§ **WHAT YOU ARE ASKED TO DO**
Identify the lines holding "that" and copy them.

START

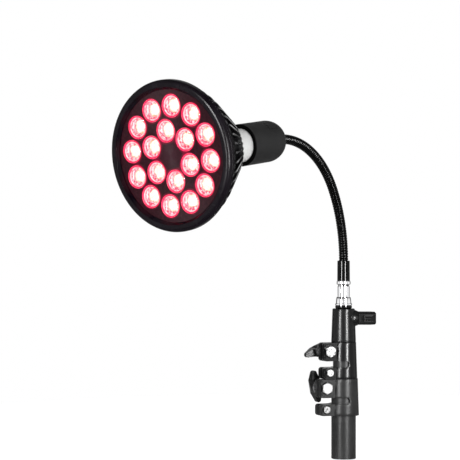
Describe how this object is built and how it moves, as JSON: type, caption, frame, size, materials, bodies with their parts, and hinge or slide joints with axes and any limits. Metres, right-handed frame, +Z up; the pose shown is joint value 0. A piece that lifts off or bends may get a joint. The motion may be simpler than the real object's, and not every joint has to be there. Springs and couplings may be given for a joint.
{
  "type": "led therapy lamp",
  "caption": "Round finned LED lamp head with red lenses in a lamp holder, on a ribbed flexible neck that turns on top of a telescopic tube with two clamp collars.",
  "frame": {"origin": "middle of the outer tube's open lower end", "axes": "+Z runs up the telescopic tube, the lamp shines towards -Y, and +X completes the right-handed frame"},
  "size_m": [0.121, 0.2772, 0.3227],
  "materials": {
    "bezel_black": "high gloss, near black with a purple cast",
    "plate_black": "glossy near black",
    "lens_red": "clear moulded acrylic lit red from behind",
    "led_white": "ceramic white",
    "board_white": "white solder mask",
    "board_green": "green solder mask",
    "component_mix": "moulded electronic components",
    "lead_red": "insulated wire",
    "sink_black": "die cast, black satin powder coat",
    "pale_plastic": "fine satin moulding",
    "insulator_black": "glossy black",
    "nickel": "bright nickel",
    "holder_grey": "matt dark grey thermoset",
    "core_black": "matt black thermoset",
    "brass": "plain",
    "neck_black": "black coated ribbed neck",
    "sleeve_black": "semi gloss black",
    "ring_black": "high gloss black",
    "chrome": "mirror bright",
    "steel": "zinc plated",
    "hub_grey": "satin dark grey moulding",
    "knob_black": "satin black moulding",
    "clamp_black": "satin black glass filled nylon",
    "bush_black": "plain black",
    "tube_grey": "satin dark grey coating"
  },
  "bodies": {
    "stand": {"outer_tube": "tube_grey", "lower_collar": "clamp_black", "lower_fix_bolt": "steel", "lower_fix_nut": "steel", "lower_clamp_bolt": "chrome", "lower_washer": "steel"},
    "lower_knob": {"lower_wing_knob": "knob_black", "lower_wing_insert": "brass"},
    "middle_section": {"middle_tube": "tube_grey", "middle_bush": "bush_black", "upper_collar": "clamp_black", "upper_fix_bolt": "steel", "upper_fix_nut": "steel", "upper_clamp_bolt": "chrome", "upper_washer": "steel"},
    "upper_knob": {"upper_wing_knob": "knob_black", "upper_wing_insert": "brass"},
    "top_section": {"top_tube": "tube_grey", "top_bush": "bush_black", "hub": "hub_grey", "hub_insert": "brass"},
    "hub_knob": {"hub_knob": "knob_black", "hub_knob_screw": "steel"},
    "adapter": {"spigot": "ring_black", "adapter_nut": "chrome", "adapter_stud": "chrome", "foot_sleeve": "sleeve_black", "gooseneck_1": "neck_black"},
    "neck_2": {"gooseneck_2": "neck_black"},
    "neck_3": {"gooseneck_3": "neck_black"},
    "neck_4": {"gooseneck_4": "neck_black"},
    "neck_5": {"gooseneck_5": "neck_black"},
    "lamp_holder": {"gooseneck_6": "neck_black", "neck_ferrule": "steel", "ferrule_nut": "steel", "holder_dome": "holder_grey", "holder_shell": "holder_grey", "holder_core": "core_black", "thread_sleeve": "brass", "centre_contact": "brass", "terminal_screws": "brass"},
    "bulb": {"front_bezel": "bezel_black", "lens_plate": "plate_black", "lenses_outer": "lens_red", "lenses_inner": "lens_red", "led_emitters": "led_white", "led_board": "board_white", "board_screws": "steel", "heat_sink": "sink_black", "driver_cup": "pale_plastic", "driver_board": "board_green", "driver_components": "component_mix", "led_leads": "lead_red", "base_collar": "pale_plastic", "screw_shell": "nickel", "base_insulator": "insulator_black", "tip_contact": "nickel"}
  },
  "joints": [
    {"name": "middle_slide", "type": "slide", "parent": "stand", "child": "middle_section", "axis": [0, 0, 1], "range_m": [0, 0.04]},
    {"name": "top_slide", "type": "slide", "parent": "middle_section", "child": "top_section", "axis": [0, 0, 1], "range_m": [0, 0.06]},
    {"name": "adapter_swivel", "type": "hinge", "parent": "top_section", "child": "adapter", "pos_m": [0, 0, 0.15], "axis": [0, 0, 1], "continuous": true},
    {"name": "neck_bend_1", "type": "hinge", "parent": "adapter", "child": "neck_2", "pos_m": [0, -0.00294, 0.20387], "axis": [1, 0, 0], "range_deg": [-32.5, 20], "deforming": ["gooseneck_1", "gooseneck_2"]},
    {"name": "neck_sway_1", "type": "hinge", "parent": "neck_2", "child": "neck_3", "pos_m": [0, -0.01162, 0.22978], "axis": [0, 0.9085, 0.4179], "range_deg": [-40, 40], "deforming": ["gooseneck_2", "gooseneck_3"]},
    {"name": "neck_bend_2", "type": "hinge", "parent": "neck_3", "child": "neck_4", "pos_m": [0, -0.02606, 0.25293], "axis": [1, 0, 0], "range_deg": [-32.5, 20], "deforming": ["gooseneck_3", "gooseneck_4"]},
    {"name": "neck_sway_2", "type": "hinge", "parent": "neck_4", "child": "neck_5", "pos_m": [0, -0.04702, 0.27036], "axis": [0, 0.5045, 0.8634], "range_deg": [-40, 40], "deforming": ["gooseneck_4", "gooseneck_5"]},
    {"name": "neck_bend_3", "type": "hinge", "parent": "neck_5", "child": "lamp_holder", "pos_m": [0, -0.07249, 0.28006], "axis": [1, 0, 0], "range_deg": [-32.5, 20], "deforming": ["gooseneck_5", "gooseneck_6"]},
    {"name": "bulb_turn", "type": "hinge", "parent": "lamp_holder", "child": "bulb", "pos_m": [0, -0.24349, 0.26206], "axis": [0, -0.9914, -0.1305], "range_deg": [0, 1260]},
    {"name": "lower_knob_turn", "type": "hinge", "parent": "stand", "child": "lower_knob", "pos_m": [-0.01661, -0.01397, 0.06365], "axis": [-0.866, 0.5, 0], "range_deg": [0, 360]},
    {"name": "upper_knob_turn", "type": "hinge", "parent": "middle_section", "child": "upper_knob", "pos_m": [-0.01496, -0.01111, 0.09625], "axis": [-0.866, 0.5, 0], "range_deg": [0, 360]},
    {"name": "hub_knob_turn", "type": "hinge", "parent": "top_section", "child": "hub_knob", "pos_m": [0, 0, 0.1253], "axis": [0.809, 0.5878, 0], "range_deg": [0, 360]}
  ]
}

END

§ **TASK RESPONSE**
Describe how this object is built and how it moves, as JSON: type, caption, frame, size, materials, bodies with their parts, and hinge or slide joints with axes and any limits. Metres, right-handed frame, +Z up; the pose shown is joint value 0. A piece that lifts off or bends may get a joint. The motion may be simpler than the real object's, and not every joint has to be there. Springs and couplings may be given for a joint.
  "caption": "Round finned LED lamp head with red lenses in a lamp holder, on a ribbed flexible neck that turns on top of a telescopic tube with two clamp collars.",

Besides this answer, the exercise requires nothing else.